Baca juga: Apkasi Salurkan Seribu APD ke 10 Kabupaten Terdampak Covid-19
Jika demikian, itu juga berarti masih ada langkah-langkah yang akan mengubah cara orang berinteraksi satu sama lain, sehingga perubahan dalam cara bisnis dijalankan.
Pihaknya mengatakan yang dilakukannya sekarang ini adalah diversifikasi usaha meski nomenklatur aslinya adalah koperasi batik.
Solichul menyebut banyak usaha-usaha yang pernah ditempuh Koperasi Batik Batari sehingga membuat bertahan.
Termasuk bisnis utama Koperasi Batik Batari saat ini adalah bisnis event venue beserta persewaan peralatan event.
Kabar baiknya saat ini Koperasi Batari telah memulai kembali bisnis venue acara dengan protokol kesehatan yang ketat.
Diketahui pada bulan Maret dan April 2019, Batari mencatatkan pendapatan masing-masing sebesar Rp 110 Juta dan Rp 95 Juta dari bisnis event terkait dengan biaya operasional rata-rata sebesar Rp 37 Juta per bulan.
Bulan Maret dan April tahun 2020 lalu tidak ada pendapatan dari bisnis ini sementara biaya operasional tetap di level tahun lalu.
“Namun memang dalam arti 'kenormalan baru' tanpa harus berhenti beroperasi sama sekali, dalam artian memberi waktu bagi para pelaku bisnis untuk tangguh beradaptasi dan berinovasi dengan situasi saat ini,” lanjutnya.
Pihaknya melanjutkan ketahanan dan inovasi ini, jika dipasangkan dengan jaringan bisnis semi mandiri yang dapat bertindak sebagai jaring pengaman ekonomi satu sama lain dengan cara menyediakan pasokan dan permintaan.

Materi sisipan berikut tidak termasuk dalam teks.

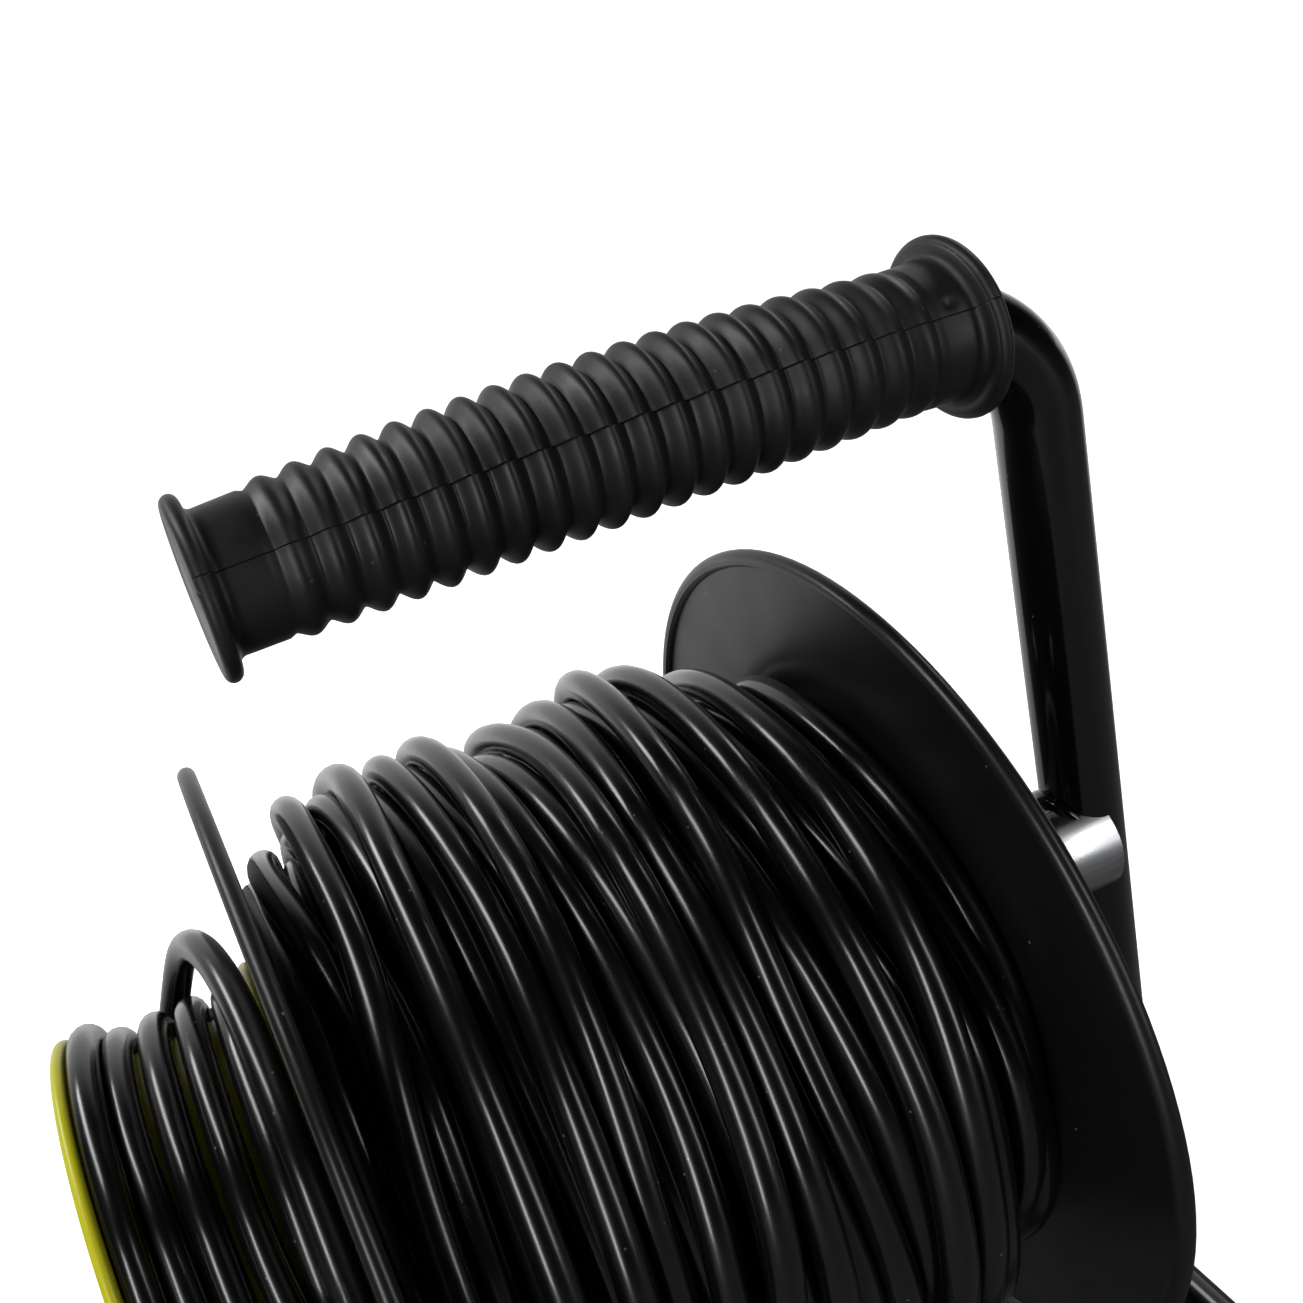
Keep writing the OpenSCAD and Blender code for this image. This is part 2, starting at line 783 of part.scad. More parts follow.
module main_tail() {
  color("#101012") swept_cord(main_route, cord_d, cord_sides);
}

module lead_tail() {
  color("#101012") swept_cord(lead_route, cord_d, cord_sides);
}

// ---- plug and socket ---------------------------------------------------------------------

// a moulded body along +Z, from its flat face to the cone that the boot sits on
module connector_body(l) {
  cylinder(d = plug_d, h = l);
  translate([0, 0, l]) cylinder(d1 = plug_d, d2 = 2 * boot_r + 3, h = cone_l);
}

// ribbed strain relief with the cord's bore
module boot() {
  rib_pitch = 5;
  difference() {
    union() {
      cylinder(r1 = boot_r, r2 = cord_d / 2 + 1, h = boot_l);
      for (k = [0 : 3]) translate([0, 0, 3 + k * rib_pitch])
        cylinder(r = boot_r - 0.25 * k, h = rib_pitch / 2);
    }
    translate([0, 0, boot_l - boot_bore]) cylinder(d = cord_d, h = boot_bore + 1);
  }
}

module in_socket() {
  at_rim(socket_angle, park_r, park_s) translate([0, 0, socket_front]) children();
}

module in_plug() {
  at_rim(plug_angle, park_r, park_s) mirror([0, 0, 1]) translate([0, 0, plug_front]) children();
}

module socket_body() {
  color(black) in_socket() difference() {
    connector_body(socket_l);
    translate([0, 0, -1]) cylinder(r = plug_d / 2 - recess_wall, h = recess_l + 1);
    for (y = [-pin_x, pin_x]) translate([0, y, recess_l - 1])
      cylinder(r = contact_r + 0.3, h = contact_l + 1);
  }
}

module socket_contacts() {
  earth_t = 1.6;
  earth_x = plug_d / 2 - recess_wall - 1.1;
  color("#c9a24a") in_socket() {
    for (y = [-pin_x, pin_x]) translate([0, y, recess_l + 3])
      ring(contact_r + 0.3, contact_r + 0.05, contact_l - 5);
    for (x = [-1, 1]) translate([x * earth_x - earth_t / 2, -earth_w / 2, recess_l - 13])
      cube([earth_t, earth_w, 13]);
  }
}

module socket_boot() {
  color("#222222") in_socket() translate([0, 0, socket_l + cone_l]) boot();
}

// the plug has an earth groove on each side
module plug_body() {
  groove_w = earth_w + 2;
  groove_l = 15;
  groove_t = 2;
  color(black) in_plug() difference() {
    connector_body(plug_l);
    for (x = [-1, 1]) translate([x * (plug_d / 2 - groove_t / 2) - groove_t / 2, -groove_w / 2, -1])
      cube([groove_t, groove_w, groove_l + 1]);
  }
}

module plug_pins() {
  color(steel) in_plug() for (y = [-pin_x, pin_x]) translate([0, y, contact_r - contact_l]) {
    cylinder(r = contact_r, h = contact_l - contact_r);
    sphere(r = contact_r);
  }
}

module plug_boot() {
  color("#222222") in_plug() translate([0, 0, plug_l + cone_l]) boot();
}

// C-shaped clips on the front flange, open towards the front
module park_clip() {
  translate([0, 0, -clip_l / 2]) difference() {
    union() {
      cylinder(r = clip_r + clip_wall, h = clip_l);
      translate([-clip_foot / 2, 0, 0]) cube([clip_foot, -park_s, clip_l]);
    }
    translate([0, 0, -1]) cylinder(r = clip_r, h = clip_l + 2);
    translate([-plug_d, -plug_d * 1.2, -1]) cube([2 * plug_d, plug_d, clip_l + 2]);
    translate([0, 0, clip_l / 2]) rotate([-90, 0, 0]) cylinder(d = clip_screw_d, h = -park_s + 1);
  }
}

module park_clips() {
  color(black) for (c = clip_places) at_rim(c[0], park_r, park_s) translate([0, 0, c[1]]) park_clip();
}

module clip_screws() {
  color(steel) for (c = clip_places) on_axis(park_s + clip_r) at_angle(c[0], park_r)
    translate([0, -c[1], 0]) cylinder(d = clip_screw_d, h = -park_s - clip_r + web_t);
}

handle_tube();
upright_tube();
base_front_tube();
base_rear_tube();
base_feet();
rubber_grip();
axle();
thrust_washer();
axle_washer();
axle_screw();
front_flange();
rear_flange();
drum_barrel();
front_bush();
rear_bush();
tie_screws();
tie_nuts();
spool_inner();
spool_outer();
spool_screws();
hub_cap();
crank_pin();
crank_nut();
crank_knob();
knob_cap();
thermal_cutout();
cutout_nut();
reset_button();
terminal_box();
terminal_lid();
terminal_block();
terminal_screws();
box_screws();
cord_clamps();
main_grommet();
lead_grommet();
main_coil();
lead_coil();
main_tail();
lead_tail();
socket_body();
socket_contacts();
socket_boot();
plug_body();
plug_pins();
plug_boot();
park_clips();
clip_screws();
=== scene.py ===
"""Looks of an extension cord reel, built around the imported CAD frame. Metres, +Z up."""

import json
import math

import bmesh
import bpy
import numpy as np
from mathutils import Matrix, Vector


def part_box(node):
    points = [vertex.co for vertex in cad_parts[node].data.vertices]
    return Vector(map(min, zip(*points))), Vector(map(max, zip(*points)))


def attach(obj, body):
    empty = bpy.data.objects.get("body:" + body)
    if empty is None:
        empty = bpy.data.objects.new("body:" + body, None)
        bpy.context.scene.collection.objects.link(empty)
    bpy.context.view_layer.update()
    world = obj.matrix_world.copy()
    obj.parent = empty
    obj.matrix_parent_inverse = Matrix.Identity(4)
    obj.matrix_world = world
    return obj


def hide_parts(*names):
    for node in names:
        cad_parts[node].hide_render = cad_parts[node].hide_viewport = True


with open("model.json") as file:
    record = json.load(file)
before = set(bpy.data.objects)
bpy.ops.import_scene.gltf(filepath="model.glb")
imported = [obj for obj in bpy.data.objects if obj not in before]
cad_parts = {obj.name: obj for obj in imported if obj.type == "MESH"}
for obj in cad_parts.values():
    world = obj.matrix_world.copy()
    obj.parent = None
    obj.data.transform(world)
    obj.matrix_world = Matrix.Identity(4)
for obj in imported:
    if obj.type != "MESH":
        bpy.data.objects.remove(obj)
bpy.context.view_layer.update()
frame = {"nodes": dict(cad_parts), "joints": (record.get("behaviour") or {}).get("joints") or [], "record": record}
NODES = frame["nodes"]
MM = 0.001

# ---- places taken from the frame -----------------------------------------------------------

AXIS_Z = next(j for j in frame["joints"] if j["name"] == "drum_spin")["pos_m"][2]
FRONT_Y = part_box("front_flange")[0].y
REAR_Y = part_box("rear_flange")[1].y
DRUM_W = (REAR_Y - FRONT_Y) / MM
BARREL_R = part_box("drum_barrel")[1].x / MM
CORD_D = 7.0
CORD_R = CORD_D / 2
HUB_START = 180  # the angle at which both cords leave their cores, in degrees
LEAD_IN = 6  # steps of a turn over which a cord comes out of its core
NODE_SHARP = 30  # degrees over which an edge of a CAD node stays sharp


def drum_point(angle, radius, s):
    """A point round the drum axis: degrees from +X towards +Z, and mm from the axis and along it."""
    a = math.radians(angle)
    return Vector((radius * math.cos(a) * MM, FRONT_Y + s * MM, AXIS_Z + radius * math.sin(a) * MM))


# ---- camera --------------------------------------------------------------------------------


def make_camera():
    """The camera that looks along the drum's side from above, close to the reel."""
    azimuth, elevation, roll = (math.radians(a) for a in (78.64, 22.36, -17.06))
    level = math.cos(elevation)
    back = Vector((math.sin(azimuth) * level, -math.cos(azimuth) * level, math.sin(elevation)))
    level_right = (-back).cross(Vector((0, 0, 1))).normalized()
    level_up = level_right.cross(-back)
    right = math.cos(roll) * level_right + math.sin(roll) * level_up
    up = -math.sin(roll) * level_right + math.cos(roll) * level_up
    data = bpy.data.cameras.new("camera")
    data.lens = 39.89
    data.shift_x = 0.1835
    data.shift_y = -0.0309
    data.clip_start = 0.01
    data.clip_end = 50
    camera = bpy.data.objects.new("camera", data)
    camera.matrix_world = Matrix((right, up, back)).transposed().to_4x4()
    camera.location = Vector((0.2511, FRONT_Y + 0.0027, AXIS_Z + 0.2230))
    bpy.context.scene.collection.objects.link(camera)
    bpy.context.scene.camera = camera


make_camera()

# ---- materials -----------------------------------------------------------------------------


def set_range(ramp, low, high, to_low, to_high):
    """The two ranges of a Map Range node."""
    for name, number in (("From Min", low), ("From Max", high), ("To Min", to_low), ("To Max", to_high)):
        ramp.inputs[name].default_value = number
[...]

Juga akses cepat ke arus kas (dalam bentuk pinjaman), dan dengan waktu yang dipersenjatai dengan kemampuan untuk bertindak sebagai kekuatan kolektif akan memastikan umur panjang setiap pihak dalam jaringan.
Umur panjang ini mengacu pada kemampuan untuk bertahan hidup bahkan di saat krisis ekonomi besar seperti saat ini.
“Jejaring ini adalah contoh dari operasi terkait komunitas lokal yang meskipun masing-masing unit memiliki agenda dan kepentingan sendiri, secara kolektif unit-unit ini dapat bertindak sebagai unit yang lebih besar untuk daya tawar yang lebih kuat dan sumber daya bersama yang lebih besar, terutama di masa krisis seperti saat ini,” tutupnya.